::: Listed records

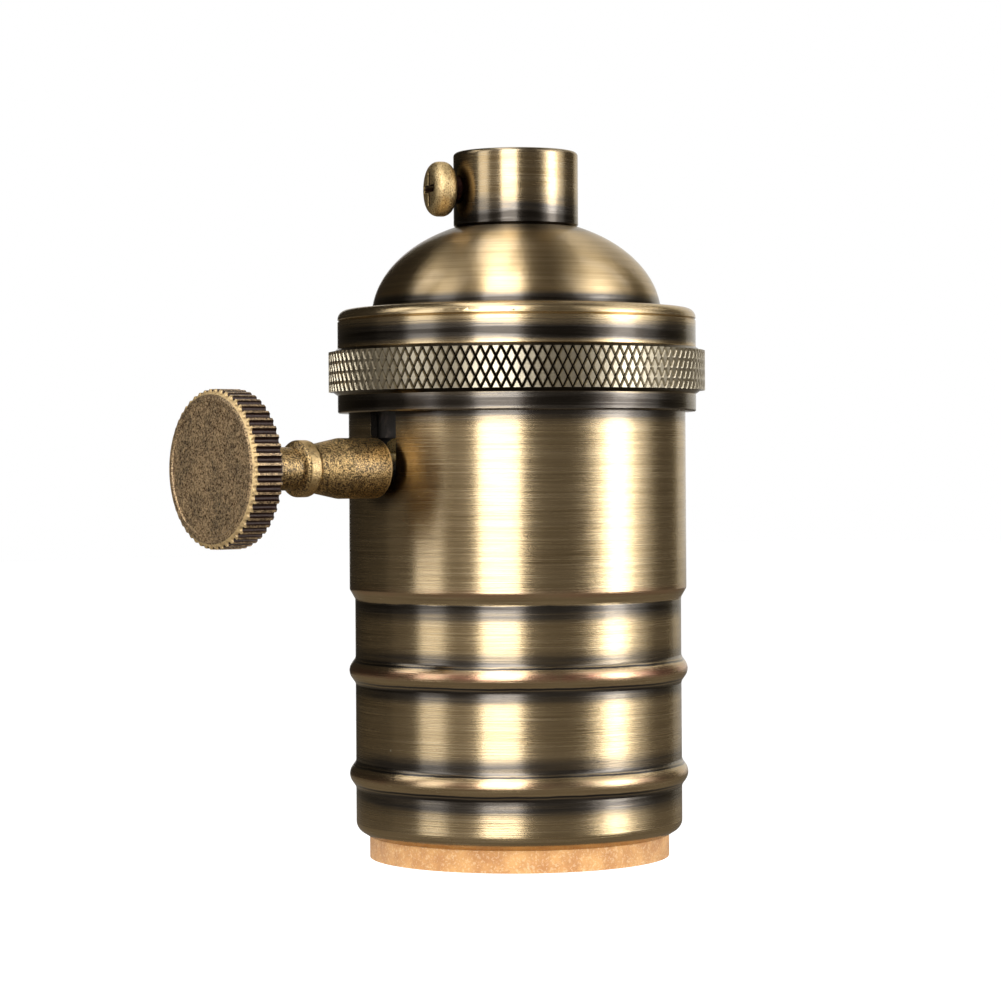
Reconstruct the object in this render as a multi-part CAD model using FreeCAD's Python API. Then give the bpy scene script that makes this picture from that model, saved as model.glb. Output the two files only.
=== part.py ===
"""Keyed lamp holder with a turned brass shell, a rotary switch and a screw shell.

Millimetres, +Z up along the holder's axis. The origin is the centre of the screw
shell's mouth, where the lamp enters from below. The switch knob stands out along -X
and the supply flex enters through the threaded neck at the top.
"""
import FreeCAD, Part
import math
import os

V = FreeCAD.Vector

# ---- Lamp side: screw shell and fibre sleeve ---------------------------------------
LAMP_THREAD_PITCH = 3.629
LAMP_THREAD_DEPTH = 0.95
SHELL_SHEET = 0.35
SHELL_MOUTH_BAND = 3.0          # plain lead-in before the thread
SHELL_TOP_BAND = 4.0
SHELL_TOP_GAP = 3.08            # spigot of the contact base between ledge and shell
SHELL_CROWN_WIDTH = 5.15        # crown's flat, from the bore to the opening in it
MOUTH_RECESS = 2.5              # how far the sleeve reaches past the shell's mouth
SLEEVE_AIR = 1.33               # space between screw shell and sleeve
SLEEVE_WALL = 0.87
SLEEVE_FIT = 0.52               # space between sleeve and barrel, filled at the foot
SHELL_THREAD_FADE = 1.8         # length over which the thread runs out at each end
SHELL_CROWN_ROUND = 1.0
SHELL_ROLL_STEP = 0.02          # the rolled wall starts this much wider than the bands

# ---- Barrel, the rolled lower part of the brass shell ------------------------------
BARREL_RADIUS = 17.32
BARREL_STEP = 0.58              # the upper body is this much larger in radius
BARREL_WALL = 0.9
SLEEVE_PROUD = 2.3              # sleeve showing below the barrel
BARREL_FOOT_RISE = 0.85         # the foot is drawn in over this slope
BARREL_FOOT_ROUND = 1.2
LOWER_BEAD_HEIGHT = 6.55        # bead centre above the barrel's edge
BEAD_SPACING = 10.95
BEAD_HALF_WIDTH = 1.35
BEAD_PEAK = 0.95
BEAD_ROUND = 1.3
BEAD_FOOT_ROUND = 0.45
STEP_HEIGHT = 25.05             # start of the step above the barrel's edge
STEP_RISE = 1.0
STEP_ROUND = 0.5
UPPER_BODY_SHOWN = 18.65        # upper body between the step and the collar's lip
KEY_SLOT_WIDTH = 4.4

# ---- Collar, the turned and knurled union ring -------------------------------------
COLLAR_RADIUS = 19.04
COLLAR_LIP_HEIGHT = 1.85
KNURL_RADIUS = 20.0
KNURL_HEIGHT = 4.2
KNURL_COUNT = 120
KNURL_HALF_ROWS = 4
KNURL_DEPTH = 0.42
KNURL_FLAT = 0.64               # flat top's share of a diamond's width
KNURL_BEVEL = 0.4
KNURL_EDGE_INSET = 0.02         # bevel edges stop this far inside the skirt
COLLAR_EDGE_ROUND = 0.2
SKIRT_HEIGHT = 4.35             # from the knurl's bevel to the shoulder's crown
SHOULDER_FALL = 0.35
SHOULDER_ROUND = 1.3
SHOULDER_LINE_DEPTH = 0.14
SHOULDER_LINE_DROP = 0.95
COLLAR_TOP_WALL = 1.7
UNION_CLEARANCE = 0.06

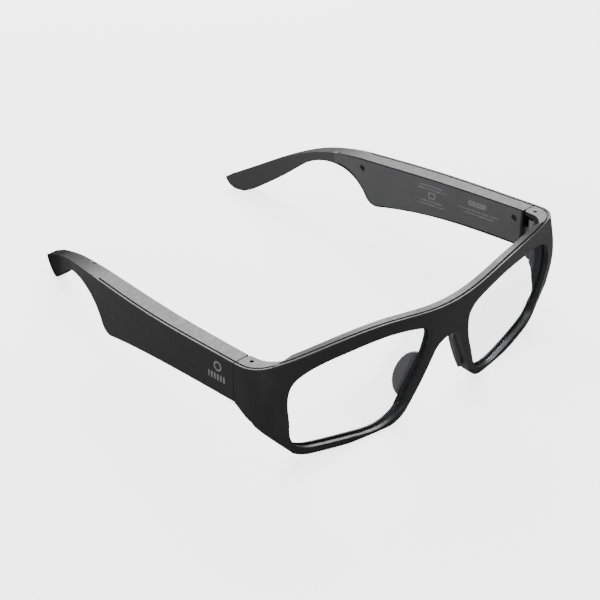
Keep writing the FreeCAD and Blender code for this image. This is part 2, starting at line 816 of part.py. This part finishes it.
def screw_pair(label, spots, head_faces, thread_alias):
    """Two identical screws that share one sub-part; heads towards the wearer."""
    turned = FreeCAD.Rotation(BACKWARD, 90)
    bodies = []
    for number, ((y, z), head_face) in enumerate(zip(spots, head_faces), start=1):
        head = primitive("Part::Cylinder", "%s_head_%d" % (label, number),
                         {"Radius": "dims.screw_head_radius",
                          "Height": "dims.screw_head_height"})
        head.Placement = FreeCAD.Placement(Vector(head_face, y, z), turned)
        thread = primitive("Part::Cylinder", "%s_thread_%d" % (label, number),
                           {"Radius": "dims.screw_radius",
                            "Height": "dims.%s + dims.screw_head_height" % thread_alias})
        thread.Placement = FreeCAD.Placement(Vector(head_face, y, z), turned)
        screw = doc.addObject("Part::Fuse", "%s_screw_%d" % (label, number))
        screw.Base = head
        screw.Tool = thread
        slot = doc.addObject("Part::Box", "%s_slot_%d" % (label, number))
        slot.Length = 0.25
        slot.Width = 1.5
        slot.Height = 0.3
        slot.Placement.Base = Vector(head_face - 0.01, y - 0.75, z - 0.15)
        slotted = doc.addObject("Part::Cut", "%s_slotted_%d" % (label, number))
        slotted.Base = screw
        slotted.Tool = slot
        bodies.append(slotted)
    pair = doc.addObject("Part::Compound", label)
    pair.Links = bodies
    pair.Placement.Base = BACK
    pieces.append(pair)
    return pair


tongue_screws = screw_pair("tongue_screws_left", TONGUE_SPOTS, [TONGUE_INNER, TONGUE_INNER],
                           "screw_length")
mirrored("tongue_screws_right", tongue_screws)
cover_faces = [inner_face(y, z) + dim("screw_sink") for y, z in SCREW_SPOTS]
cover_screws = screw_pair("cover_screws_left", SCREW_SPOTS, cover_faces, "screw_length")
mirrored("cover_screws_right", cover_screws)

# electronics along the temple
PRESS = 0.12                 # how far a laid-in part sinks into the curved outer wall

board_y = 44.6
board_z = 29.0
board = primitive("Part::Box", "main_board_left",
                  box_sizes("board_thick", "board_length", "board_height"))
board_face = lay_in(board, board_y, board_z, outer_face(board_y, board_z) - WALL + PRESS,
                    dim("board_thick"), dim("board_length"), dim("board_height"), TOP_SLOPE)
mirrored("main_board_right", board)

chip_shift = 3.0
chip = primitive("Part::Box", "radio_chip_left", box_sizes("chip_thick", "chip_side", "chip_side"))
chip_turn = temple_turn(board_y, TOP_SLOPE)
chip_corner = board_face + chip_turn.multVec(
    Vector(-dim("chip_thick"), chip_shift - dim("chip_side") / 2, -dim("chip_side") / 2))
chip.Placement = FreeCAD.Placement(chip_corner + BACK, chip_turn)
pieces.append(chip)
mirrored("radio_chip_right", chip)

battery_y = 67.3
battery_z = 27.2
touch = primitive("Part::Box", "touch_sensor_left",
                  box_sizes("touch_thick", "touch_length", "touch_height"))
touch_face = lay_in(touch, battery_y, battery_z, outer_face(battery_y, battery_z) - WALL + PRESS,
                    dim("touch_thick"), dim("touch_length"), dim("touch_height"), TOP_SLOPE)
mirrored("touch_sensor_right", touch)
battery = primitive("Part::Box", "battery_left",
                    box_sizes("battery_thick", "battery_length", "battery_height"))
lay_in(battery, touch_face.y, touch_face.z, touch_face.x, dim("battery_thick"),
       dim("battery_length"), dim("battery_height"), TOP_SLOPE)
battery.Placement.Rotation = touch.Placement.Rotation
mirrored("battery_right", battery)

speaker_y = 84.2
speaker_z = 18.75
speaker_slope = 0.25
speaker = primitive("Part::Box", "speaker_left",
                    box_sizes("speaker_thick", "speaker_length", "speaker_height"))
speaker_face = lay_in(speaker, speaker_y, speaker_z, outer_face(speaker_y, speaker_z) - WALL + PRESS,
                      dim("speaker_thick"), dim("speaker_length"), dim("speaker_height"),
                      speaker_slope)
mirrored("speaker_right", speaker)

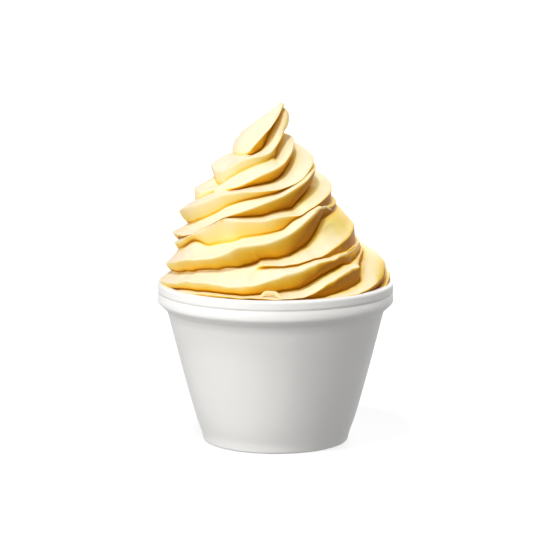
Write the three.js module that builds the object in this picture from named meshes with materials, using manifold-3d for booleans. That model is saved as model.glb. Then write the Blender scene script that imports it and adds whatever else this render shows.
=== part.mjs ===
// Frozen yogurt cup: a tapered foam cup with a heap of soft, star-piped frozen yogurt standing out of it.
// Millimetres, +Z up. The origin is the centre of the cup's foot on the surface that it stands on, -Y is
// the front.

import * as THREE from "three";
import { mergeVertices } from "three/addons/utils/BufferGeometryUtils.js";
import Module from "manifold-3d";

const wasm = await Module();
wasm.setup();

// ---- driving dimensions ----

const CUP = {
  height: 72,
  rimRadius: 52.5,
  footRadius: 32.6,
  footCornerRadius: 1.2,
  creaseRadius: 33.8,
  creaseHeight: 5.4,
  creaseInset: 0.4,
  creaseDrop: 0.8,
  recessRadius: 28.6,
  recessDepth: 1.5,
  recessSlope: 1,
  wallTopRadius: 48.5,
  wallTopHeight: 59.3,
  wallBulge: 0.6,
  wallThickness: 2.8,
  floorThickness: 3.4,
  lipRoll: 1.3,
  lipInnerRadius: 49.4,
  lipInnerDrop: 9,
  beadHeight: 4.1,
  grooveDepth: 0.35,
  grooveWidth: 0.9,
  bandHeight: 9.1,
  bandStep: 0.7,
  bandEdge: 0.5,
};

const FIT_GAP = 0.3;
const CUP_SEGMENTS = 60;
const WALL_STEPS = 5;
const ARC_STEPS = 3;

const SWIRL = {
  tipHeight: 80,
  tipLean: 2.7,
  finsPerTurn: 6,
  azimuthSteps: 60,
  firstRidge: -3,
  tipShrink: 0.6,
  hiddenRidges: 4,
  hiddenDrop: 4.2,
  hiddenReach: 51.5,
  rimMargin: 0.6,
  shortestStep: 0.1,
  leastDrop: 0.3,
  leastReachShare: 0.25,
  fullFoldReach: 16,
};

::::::

Quote the records from their first line to the line with "a screw shell.", inclusive, without adding or dropping anything.

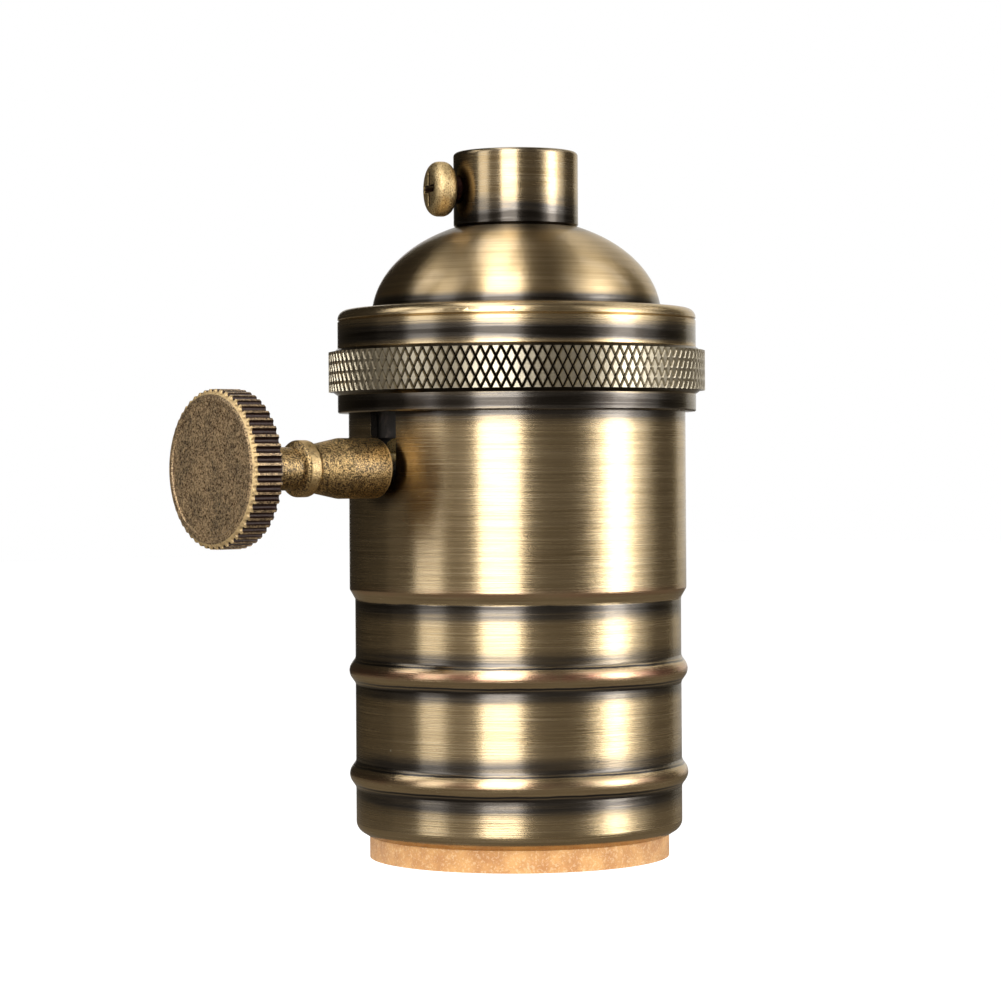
Reconstruct the object in this render as a multi-part CAD model using FreeCAD's Python API. Then give the bpy scene script that makes this picture from that model, saved as model.glb. Output the two files only.
=== part.py ===
"""Keyed lamp holder with a turned brass shell, a rotary switch and a screw shell.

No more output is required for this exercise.